Messi deve ao porte franzino o apelido irrecusável de La Pulga. Seu drible curto e vertical levando de roldão a armada defensiva, culminando em gol, incomoda como uma zoada de muriçoca, que vai parar dentro do ouvido, na hora que queremos dormir. O zagueiro – ou os zagueiros, na maioria das vezes - tenta tomar-lhe a bola, chutá-la para longe, tocar seu tornozelo, desequilibrá-lo ou derrubá-lo com o objetivo de afastá-lo do gol e não tem êxito. Escapando de tapas e agressões, dando voltas na zaga, La Pulga vai encontrando os atalhos até chegar ao gol.

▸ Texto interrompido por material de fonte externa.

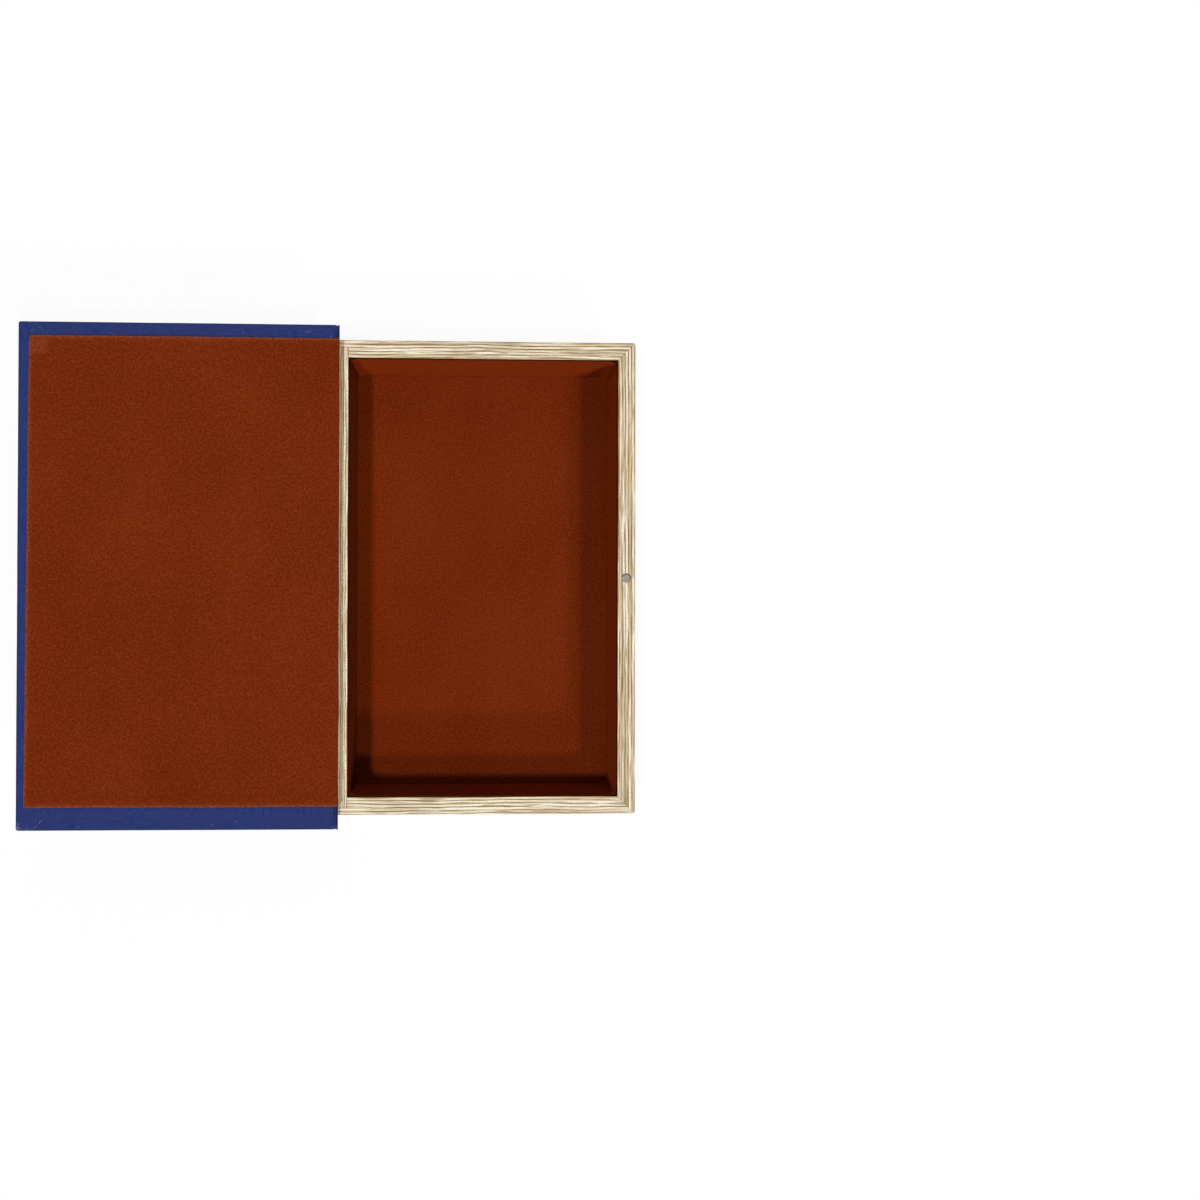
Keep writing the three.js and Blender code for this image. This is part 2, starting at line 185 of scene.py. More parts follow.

‘Messi parece jogador de videogame’, declarou Arsène Wenger, técnico do Arsenal, em momento de verve inspirada e de rara felicidade. Tal como o apelido insubstituível de La Pulga, é difícil encontrar metáfora melhor para o craque argentino. Seus dribles são repetitivos e daí, bem provável, vem a acusação. Sempre deixa os zagueiros para trás em movimentos de 30 a 50 centímetros. É um pequeno pedaço de grama que ocupa Messi, elevando a confiança dos zagueiros. Não há espaço para dribles, sequer para a bola, e os corpos, concluem eles, se submeterão à limitação da física. Qual nada! Messi sai inteiro, equilibrado e com a bola nos pés, pronto para ocupar outro espaço curto e a ultrapassar nova fila de zagueiros. No videogame, todos se parecem com Messi. Sendo a tela grande e o observador atento, pode se ver La Pulga em pessoa, arrasando os bonecos eletrônicos com suas jogadas reproduzidas mecanicamente, mas irresistíveis.

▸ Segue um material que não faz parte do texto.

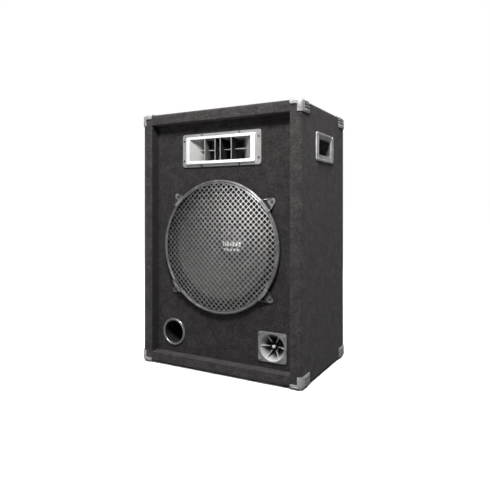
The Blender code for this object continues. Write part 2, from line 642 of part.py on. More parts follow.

Pelé dominou toda a linguagem - que queremos traduzir aqui como o cardápio das possibilidades - do futebol com a perna direita, o peito e a cabeça. Não se concebe alguém ultrapassá-lo em maestria nos passes, dribles, chutes a gol, sejam os fortes e os colocados, ou domínio de bola, quando utilizava a perna direita. Nem tampouco outro jogador trazer a bola do peito ao chão com mais perfeição. Nem voar, parar no ar e cabecear em direção ao gol com mais arte e resultado. Mas não chegava aos pés de Messi quando bandeava a jogada para a perna esquerda.
Antigamente, acreditava-se que a linguagem da perna esquerda estava resumida aos feitos de Rivelino. Depois, veio Maradona e impôs outros recursos e a perna esquerda ganhou elogios diferentes. Acreditamos à época que, enfim, a perna esquerda havia conquistado as suas coordenadas definitivas.

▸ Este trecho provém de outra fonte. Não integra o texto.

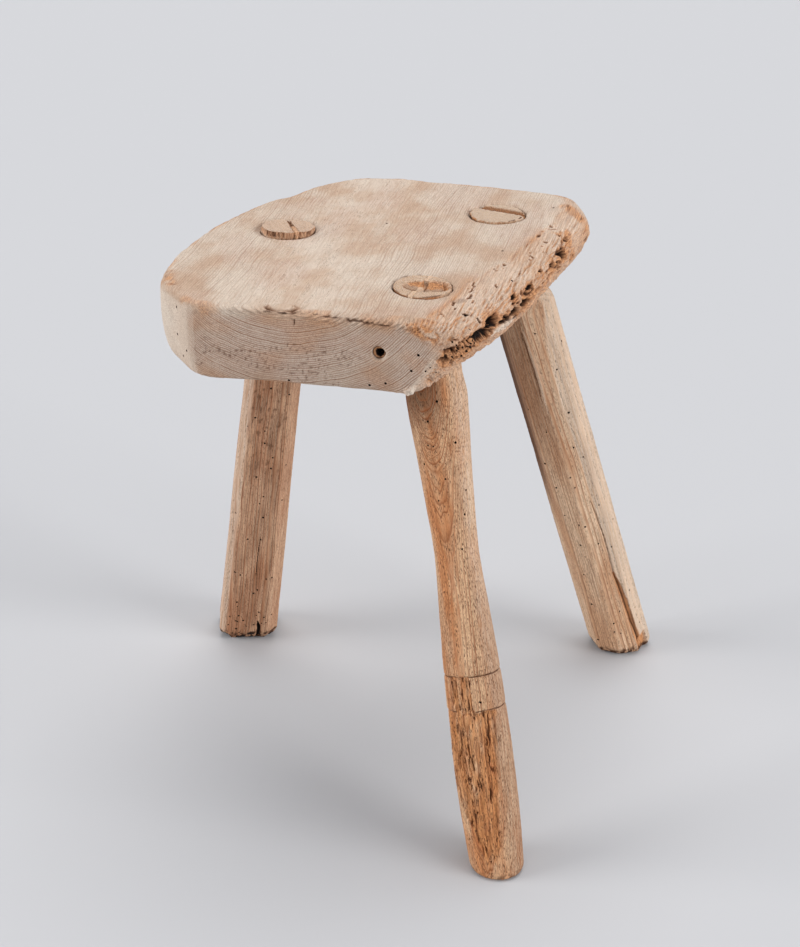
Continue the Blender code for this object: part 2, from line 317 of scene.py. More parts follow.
# Places on the seat, in millimetres.
PITH = (-46.5, 440.0)  # x and z of the middle of the log that the slab was split from
WANEY_BORDER = (  # where the natural edge begins on the top: y and x
    (-125, -100, -70, -39, -1, 46, 86, 132), (36, 45, 52, 57, 73, 84, 92, 100))
WANEY_CRACKS = (  # half width, depth, how it closes at its two ends, and its path
    (3.9, 8.5, (0.5, 0.6),
     ((69, -101, 358), (73, -95, 363), (76.5, -86.7, 364.6), (78, -82, 366.5), (79, -75, 369.5))),
    (1.8, 5.5, (1.2, 0.2),
     ((78, -82, 366), (85.4, -65, 363.3), (88.5, -55, 364.8), (93.6, -37, 366.6), (97, -25, 365))),
    (1.4, 2.5, (0.3, 0.6), ((62, -93, 378), (64.8, -90.4, 376.6), (69, -88, 373), (72.9, -87.9, 370.8))),
    (2.4, 4.0, (0.3, 0.3), ((71, -97, 360), (75, -90, 358), (79, -82, 362))),
)
CRUMBLED = ((59, -114, 355), (66, -105, 358), (72, -96, 359), (78, -84, 357))
TORN_BELT = (
    (88, -60, 364), (95, -30, 369), (100, 4, 371), (105, 30, 371), (108, 56, 371), (105, 76, 375))
PALE_FLAKE = ((83, -72, 357), (90, -54, 358))
SPLINTER = ((34, -120, 332), (45, -123, 331))
ORANGE_SPOT = ((34, -124, 379), (41, -124, 375.5), (48, -121.5, 371))
ROTTEN_SPOT = ((-143, -64, 379), (-139, -76, 379), (-133, -86, 380))
BROWN_SMEAR = ((99, 120, 380), (107, 113, 379), (113, 111, 374))
SMUDGE = ((55, -79, 380), (59, -75, 380))
KNOT = (-51.5, -112.0, 10.5, 5.0)  # x, y and half sizes of a raised knot by the top's front edge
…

Lamento, não foi. Messi está reescrevendo tudo e somente agora a perna esquerda se ligou no modo linguagem eterna. Seja no vídeogame que, juro, é ele em pessoa, ou nos campos pelo mundo.
Messi apareceu no futebol no Newell’s Old Boys aos sete anos de idade e foi terminar a infância no Barcelona. Estreou no time profissional com 16, marcou gol com 17 e, agora, aos 30 anos, é o recordista absoluto do Barcelona, com 507 gols, e pela Seleção Argentina, com 58.
Nesta temporada que se inicia agora, é provável que Messi ultrapasse os 600 gols na carreira como profissional. Como tem fome de gols e de bola, La Pulga deve jogar além dos 35 anos de idade, conduzindo uma carreira longeva que vai lhe permitir ser o primeiro jogador do futebol mundial, depois de Pelé, a fazer 1000 gols profissionalmente. Aliás, não creio que Messi saia dos campos sem essa marca. Vai acender a chama de melhor de todos os tempos, o que lhe agrada, mesmo sabendo que o renitente Pelé até empresta de vez em quando a coroa, mas nunca a entrega de vez.
La Pulga fez a fama com os 04 títulos da Champions League, 08 campeonatos espanhóis e 03 mundiais de clubes. Com a Seleção Argentina, em fase de seca de títulos, ostenta apenas o Olímpico de 2008, em Pequim. Foi vice-campeão na Copa do Mundo de 2014, tendo a chance de embalar o título com um chute cruzado com a perna esquerda, mas a bola foi para fora, e perdeu duas decisões de Copa América para o Chile, nos pênaltis. Da segunda vez, na Copa do Centenário nos Estados Unidos, chegou a perder o pênalti, o que o desanimou completamente:
- Se terminó para mí la selección.
Foi o melhor jogador do mundo em 2009, 2010, 2011, 2012 e 2015 e o maior artilheiro da história do futebol mundial em uma única temporada, marcando 91 gols em 2012. Tem cinco gols em Copas do Mundo, um em 2010, na África do Sul, e 04 no Brasil, em 2014. Sua média de gols no Barcelona é de 0,81 por partida, uma marca comparável a de Pelé (0,94), e na Seleção Argentina é de 0,49.
O gigante Messi já se acertou com a Argentina e promete dar muito trabalho na próxima Copa, na Rússia. Quem não viajar, verá tudo pela televisão. Ou vestir a camiseta eletrônica e disputar com ele no videogame.